L’hôte nous reçoit une nouvelle fois, ça doit bien faire la vingt-cinquième fois. Les seize dernières fois en dix ans seulement, c’est dire si l’habitude est acquise d’être invité chez lui en s’y sentant comme chez soi. Donc on s’installe et nul besoin de trouver nos marques, on sait très bien où l’on est, on connaît, c’est cosy, vive les lois de l’hospitalité. Le seul souci, c’est que notre hôte a de plus en plus l’habitude de s’absenter. Ce coup-là, il nous a demandé ce que nous souhaitions consommer. Un lait chaud ? Oui s’il vous plaît, l’hiver vous savez. Et lui de nous répondre comme les dernières fois que l’hiver est sa saison préférée, ça on le savait.

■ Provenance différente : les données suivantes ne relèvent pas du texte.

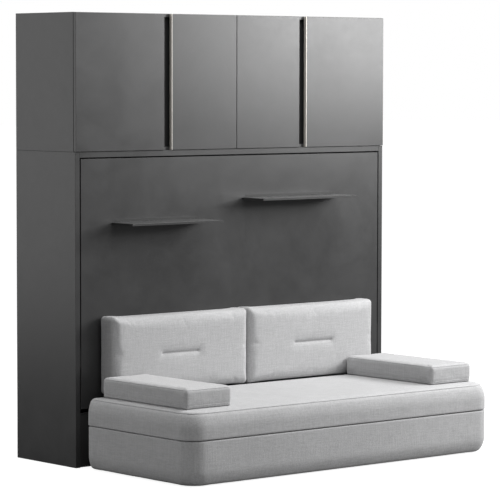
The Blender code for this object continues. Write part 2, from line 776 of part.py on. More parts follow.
def make_bed():
    bed_axis = axis_empty("bed_axis", PIVOT)
    panel = board(
        "bed_front_panel", (-PANEL_HALF, PANEL_HALF), (FRONT_Y, PANEL_BACK),
        (PANEL_BOTTOM, PANEL_TOP), ANTHRACITE,
    )
    rail_y = (PANEL_BACK + FIT_GAP, PANEL_BACK + FIT_GAP + RAIL_DEPTH)
    outer_half = FRAME_HALF + RAIL_THICKNESS
    low = FRAME_BOTTOM - RAIL_THICKNESS
    high = FRAME_TOP + RAIL_THICKNESS
    between = (-FRAME_HALF + FIT_GAP, FRAME_HALF - FIT_GAP)
    pieces = [
        panel,
        board("bed_rail_lower", between, rail_y, (low, FRAME_BOTTOM), ANTHRACITE),
        board("bed_rail_upper", between, rail_y, (FRAME_TOP, high), ANTHRACITE),
        make_slats(),
        pillow(
            "mattress", (-MATTRESS_LENGTH / 2, MATTRESS_LENGTH / 2),
            (MATTRESS_FRONT, MATTRESS_FRONT + MATTRESS_THICKNESS),
            (MATTRESS_BOTTOM, MATTRESS_BOTTOM + MATTRESS_WIDTH), MATTRESS_ROUND, MATTRESS_CLOTH,
        ),
    ]
    leg_pivot_z = PANEL_TOP - LEG_PIVOT_DROP
    for side, sign in SIDES.items():
        rail = board(
            f"bed_rail_{side}", sorted((sign * FRAME_HALF, sign * outer_half)), rail_y,
            (low, high), ANTHRACITE,
        )
        hole = cylinder_x(
            f"leg_hole_{side}",
            (sign * (outer_half - LEG_AXLE_DEPTH - FIT_GAP), sign * (outer_half + CUT_MARGIN)),
            FRONT_Y + LEG_PIVOT_Y, leg_pivot_z, LEG_AXLE + PIN_CLEARANCE,
        )
        cut(rail, hole, "leg_hole")
        pieces += [rail, hole, make_strap(side, sign)]
    hang(bed_axis, *pieces)
    for side, sign in SIDES.items():
        make_mechanism(side, sign, bed_axis)
        make_leg(side, sign, bed_axis)
        make_shelf(side, SHELVES[side], bed_axis)
    make_back_cushions(bed_axis)


# ------------------------------------------------------------- sofa
def make_back_cushions(bed_axis):
    y = (
        FRONT_Y - BACK_OFF_PANEL - BACK_THICKNESS,
        FRONT_Y - BACK_OFF_PANEL,
    )
    bottom = SEAT_TOP + BACK_CLEARANCE
    z = (bottom, bottom + BACK_HEIGHT)
    for side, sign in SIDES.items():
        near = BACK_OFFSET + sign * BACK_SPACING / 2
        far = near + sign * BACK_WIDTH
        cushion = pillow(
            f"back_cushion_{side}", sorted((near, far)), y, z, BACK_ROUND, GREY_LINEN
        )
        hang(bed_axis, cushion)


def make_sofa():
    x = (SOFA_LEFT, SOFA_RIGHT)
    y = (SOFA_FRONT, SOFA_BACK)
    soft_slab(
        "sofa_base", x, y, (0, BASE_HEIGHT), BASE_FOOT_ROUND, BASE_TOP_ROUND, GREY_LINEN
    )
    soft_slab(
        "seat_cushion", x, y, (BASE_HEIGHT + SEAT_GAP, SEAT_TOP), SEAT_FOOT_ROUND,
        SEAT_TOP_ROUND, GREY_LINEN,
    )
    ends = {"left": SOFA_LEFT, "right": SOFA_RIGHT}
    bottom = SEAT_TOP + ARM_CLEARANCE
    for side, sign in SIDES.items():
        outer = ends[side] - sign * ARMS[side]["from_end"]
        inner = outer - sign * ARM_WIDTH
        front = SOFA_FRONT + ARMS[side]["from_front"]
        arm = pillow(
            f"arm_cushion_{side}", sorted((outer, inner)), (front, front + ARM_LENGTH),
            (bottom, bottom + ARM_THICKNESS), ARM_ROUND, GREY_LINEN,
        )
        centre = Vector(arm.location)
        hang(axis_empty(f"arm_{side}_slide", centre), arm)


make_lower_cabinet()
make_upper_cabinet()
make_doors()
make_bed()
make_sofa()
bpy.context.view_layer.update()
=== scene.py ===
# %% [markdown]
# # A horizontal wall bed, its overhead cabinet and its sofa
#
# The engineering model already holds every board, pin, strut and door at its real size.
# This lesson dresses it: each hard piece gets a finish that behaves like the real one, and
# each soft piece is sewn anew, because a cushion is a skin pulled over foam and not a block.
# The model is loaded first, and nothing below ever moves or reshapes what came with it.

# %% Load the fixed model
import math

import bmesh
import bpy
import numpy as np
from mathutils import Matrix, Vector


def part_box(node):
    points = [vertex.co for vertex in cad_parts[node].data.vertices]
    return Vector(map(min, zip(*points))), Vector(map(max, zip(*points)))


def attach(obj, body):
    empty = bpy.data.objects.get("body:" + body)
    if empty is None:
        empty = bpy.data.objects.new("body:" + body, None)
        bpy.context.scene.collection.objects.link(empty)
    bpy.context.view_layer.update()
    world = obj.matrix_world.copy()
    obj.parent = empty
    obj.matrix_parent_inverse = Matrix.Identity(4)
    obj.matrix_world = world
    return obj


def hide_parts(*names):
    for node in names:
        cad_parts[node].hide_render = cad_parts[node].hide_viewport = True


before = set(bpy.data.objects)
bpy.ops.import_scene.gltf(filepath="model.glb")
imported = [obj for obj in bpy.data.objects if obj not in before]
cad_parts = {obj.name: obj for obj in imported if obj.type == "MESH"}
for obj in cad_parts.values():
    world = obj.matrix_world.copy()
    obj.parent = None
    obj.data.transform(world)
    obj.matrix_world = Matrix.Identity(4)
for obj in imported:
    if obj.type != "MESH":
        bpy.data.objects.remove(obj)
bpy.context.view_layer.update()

MM = 0.001
SIDES = {"left": -1, "right": 1}

# %% [markdown]
# ## Camera
#
# A long lens far away keeps upright edges almost parallel, as in a catalogue picture.
# The camera looks from the left front, a little above the seat, and is rolled by a hair.

# %% Place the camera
CAMERA_PLACE = Vector((-9.514, -11.132, 2.067))
CAMERA_TURN = math.radians(40.287)
CAMERA_DIP = math.radians(3.700)
CAMERA_ROLL = math.radians(0.0855)
LENS_MM = 193.8

scene = bpy.context.scene
camera_data = bpy.data.cameras.new("catalogue_camera")
camera_data.lens = LENS_MM
camera_data.clip_end = 200
camera = bpy.data.objects.new("catalogue_camera", camera_data)
scene.collection.objects.link(camera)
camera.matrix_world = (
    Matrix.Translation(CAMERA_PLACE)
    @ Matrix.Rotation(-CAMERA_TURN, 4, "Z")
    @ Matrix.Rotation(math.pi / 2 - CAMERA_DIP, 4, "X")
    @ Matrix.Rotation(CAMERA_ROLL, 4, "Z")
)
scene.camera = camera

# %% [markdown]
# ## Studio
#
# Satin lacquer shows the lamps that it mirrors, so the lamps shape the doors. A tall soft
# box stands far to the right in front, where the doors mirror it more and more towards
# their right-hand top corner. A second one overhead lights the seat. The room itself gives
# a low even light, and the lens sees it as plain white.

# %% Room light, floor and soft boxes
scene.view_settings.view_transform = "Standard"
ROOM_LEVEL = 0.39
FLOOR_GLOW = 0.90
FLOOR_SIZE = 160.0


def shade_for_lens(tree, seen, lit, output):
    """What the lens sees directly is one shader, and what lights the object is another."""
    ray = tree.nodes.new("ShaderNodeLightPath")
    mix = tree.nodes.new("ShaderNodeMixShader")
    tree.links.new(ray.outputs["Is Camera Ray"], mix.inputs[0])
    tree.links.new(lit.outputs[0], mix.inputs[1])
    tree.links.new(seen.outputs[0], mix.inputs[2])
    tree.links.new(mix.outputs[0], output.inputs["Surface"])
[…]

Le voilà donc parti et nous d’être planté là, c’est embêtant quand même, on est venu pour lui. Ne le voyant pas revenir, forcément, on commence à s’assoupir, après tout on est à la maison, il nous l’a assez répété : ici vous êtes CHEZ VOUS.
Avec l’assoupissement, irrésistible, vient le moment de rêvasser. Rêver on n’y arrive plus, on rêvasse désormais. C’est ainsi, les lois de l’hospitalité se vérifient à leur application et si l’hôtellerie laisse à désirer, vient l’hostilité. Se mélange alors le souvenir de nos anciennes visites, images laiteuses mais demi-écrémées, une sensation de colloïde, une femme sur la plage sauvée de l’ensablement à l’arrachée, une autre enfuie en Allemagne pour un voyage d'hiver en guise de cure. S’y mêle un présent qui a la consistance pâteuse des matins difficiles et des haleines exhalant un laisser-aller.
Hiver prolongé, la neige a fondu, partout la gadoue
Une heure est passée, peut-être moins, peut-être plus, on ne le sait. L’hôte est là, on ne l’a pas vu revenir. S’il nous regarde embêté, eh ben notre embêtement répond bêtement au sien. Il esquisse alors un sourire contrit en lâchant un saugrenu « No Milk Today » avant de nous raccompagner poliment à la sortie. Pour le lait chaud on repassera mais pourquoi en anglais ? L’étrange est que, durant notre rêvasserie, une bribe de guitare sèche amorçait le début d’une chanson qui ne commençait jamais vraiment et qui ressemblait à l’ouverture du tube des Turtles. Une amorce, oui, jamais l’introduction d’une chanson ou d’une nouvelle dont un long film court aurait eu la concision.
L’unique image qui reste de la mélasse du jour, c’est un garçon ayant besoin d’un bon bain froid pour résister à l’ankylose suicidaire des amours enfuies. Avec le temps, la tendresse proverbiale de notre hôte est devenue un engourdissement. Sa mélancolie pire qu’une apathie : une asthénie. Sa convalescence dure en amollissant tout, trempant désormais le nid douillet de l’hospitalité. Une camomille aurait été moins dormitive. L’hiver se prolonge mais la neige a fondu et, jusque dans le salon de l’hôte, partout c’est la gadoue.
C’est peut-être cela aussi que signifie : « No Milk Today ».